[Records with modeling code]
--- Start ---
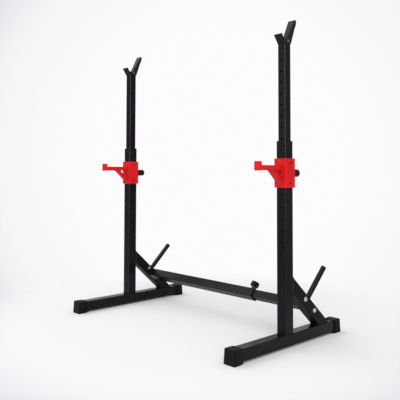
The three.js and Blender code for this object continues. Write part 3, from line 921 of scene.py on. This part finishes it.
def peg_foot(gap):
    """The level at which the peg meets the brace's top face."""
    lean = math.pi / 2 - PEG_ANGLE - BRACE_ANGLE
    return lambda u, v: gap / math.cos(lean) + v * math.tan(lean)


def peg(place):
    """A round tube whose foot is cut along the brace's top face."""
    foot = peg_foot(GAP)
    bore = PEG_RADIUS - PEG_WALL
    rings = [
        lifted(circle(bore), raised(foot, EDGE), place),
        lifted(circle(PEG_RADIUS), foot, place),
        lifted(circle(PEG_RADIUS), PEG_LENGTH - EDGE, place),
        lifted(circle(PEG_RADIUS - EDGE), PEG_LENGTH, place),
        lifted(circle(bore), PEG_LENGTH, place),
    ]
    return loft(rings, hollow=True)


def peg_end(place):
    top = PEG_LENGTH + GAP
    plug = PEG_RADIUS - PEG_WALL - GAP
    plug_end = top - 3 * PEG_CAP
    ledge = PEG_CAP / 3
    profile = [(plug - EDGE, plug_end), (plug, plug_end + EDGE), (plug, top)]
    profile += [(PEG_RADIUS - EDGE, top), (PEG_RADIUS, top + EDGE)]
    profile += dome(PEG_RADIUS, top + ledge, PEG_CAP - ledge)
    return lathe(place, profile)


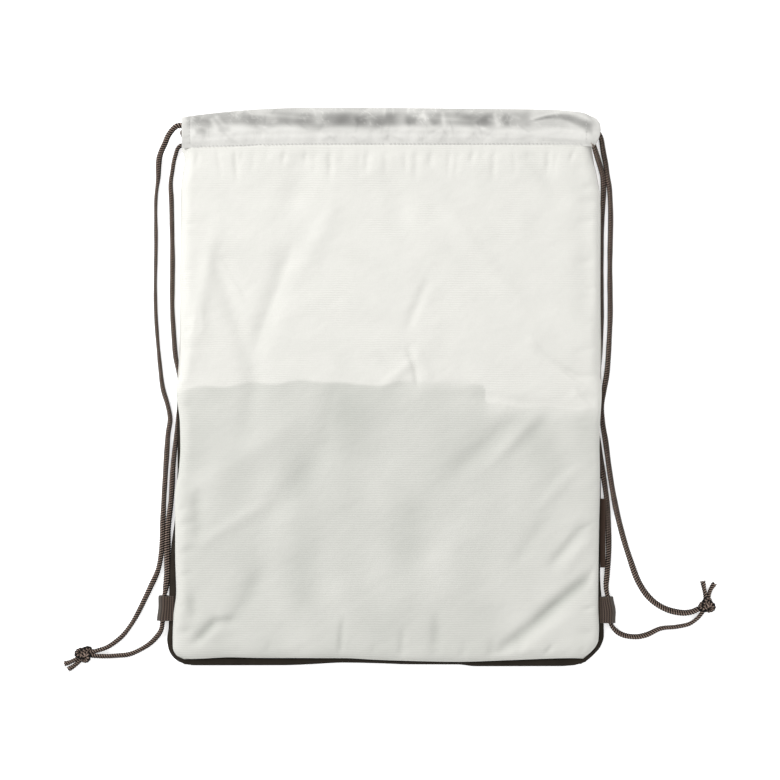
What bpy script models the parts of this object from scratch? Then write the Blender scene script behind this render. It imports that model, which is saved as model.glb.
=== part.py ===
"""Drawstring shoe bag, lying flat with its mouth towards +Y.

Frame: metres, +Z up, the bag rests on z = 0 and the origin is under the middle of the bag.
Design points are written in millimetres and turned into metres by M.
"""

import math

import bmesh
import bpy

M = 0.001  # one millimetre

# ---- driving dimensions, mm -------------------------------------------------
SHIFT_X = 1.05  # centres the bag and its side loops on x = 0
SHIFT_Y = 0.6135  # centres the bag on y = 0
CLOTH = 0.8  # thickness of the two panels
GAP = 0.3  # running gap between neighbours
CORD_R = 1.8  # radius of the braided cord
FOOT_Y = -205.0  # the bottom seam band begins here
FOOT_EDGE = -223.6  # the stitched bottom edge
CROWN_Z = 12.6  # underside of the front panel in the middle of the bag
CASING_T = 2.8  # half thickness of a casing
CASING_WALL = 0.7
REAR_Z = 2.8  # height of the rear casing's middle
FRONT_Z = 13.8  # height of the front casing's middle
SPLIT_Y = 1.2  # join between the two rear panels
HEM_X = 156.0  # the casing's hems begin here on each side

# ---- outline of the cloth, (y, x) in mm ------------------------------------
LEFT_EDGE = [(-218.5, -166), (-213, -172), (-185, -171), (-150, -170), (-110, -169), (-90, -170.4), (-75, -169.4),
             (-40, -166.6), (-15, -167.6), (0, -169.2), (20, -167), (60, -166.4), (100, -165.6), (155, -165.4),
             (170, -164), (180, -162.5), (192, -163)]
RIGHT_EDGE = [(-218.5, 160), (-213, 166), (-205, 168), (-190, 168.6), (-150, 168.8), (-110, 169.4), (-90, 170),
              (-75, 170.4), (-40, 169), (-15, 170.4), (0, 170.6), (20, 169.6), (80, 169.6), (140, 169.8),
              (155, 169), (170, 166.4), (180, 162.4), (192, 161.6)]
REAR_LEFT = [(-223.6, -163), (-217, -172), (-211, -175.2), (-203, -176.4), (-192, -175.1), (-160, -174.6),
             (-132, -173.4), (-104, -170), (-60, -168), (0, -168.4), (20, -167), (100, -165.6), (155, -165.4),
             (170, -164), (180, -162.5), (192, -163)]
REAR_RIGHT = [(-223.6, 155), (-217, 163), (-208, 170.2), (-200, 172.4), (-190, 172.2), (-150, 169.4), (-90, 170),
              (-40, 169), (0, 170.4), (80, 169.6), (140, 169.8), (155, 169), (170, 166.4), (180, 162.4), (192, 161.6)]

# ---- casing outline, (x, top y, bottom y) in mm -----------------------------
CASING = [(-164.5, 214.6, 190.0), (-156, 215.9, 189.9), (-131, 218.8, 190.4), (-102, 221.2, 191.4),
          (-60, 222.4, 192.0), (0, 222.2, 192.0), (60, 221.6, 192.0), (128, 220.8, 192.0), (150, 219.2, 191.6),
          (156, 218.2, 191.4), (165, 213.6, 191.2)]
RIGHT_END_LEAN = 0.35  # the right end leans out towards the top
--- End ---
GOAL: The line with "What bpy script" marks the start and the line with "# one millimetre" marks the end; transcribe every line in that stretch, unchanged.

WORKED SOLUTION:
What bpy script models the parts of this object from scratch? Then write the Blender scene script behind this render. It imports that model, which is saved as model.glb.
=== part.py ===
"""Drawstring shoe bag, lying flat with its mouth towards +Y.

Frame: metres, +Z up, the bag rests on z = 0 and the origin is under the middle of the bag.
Design points are written in millimetres and turned into metres by M.
"""

import math

import bmesh
import bpy

M = 0.001  # one millimetre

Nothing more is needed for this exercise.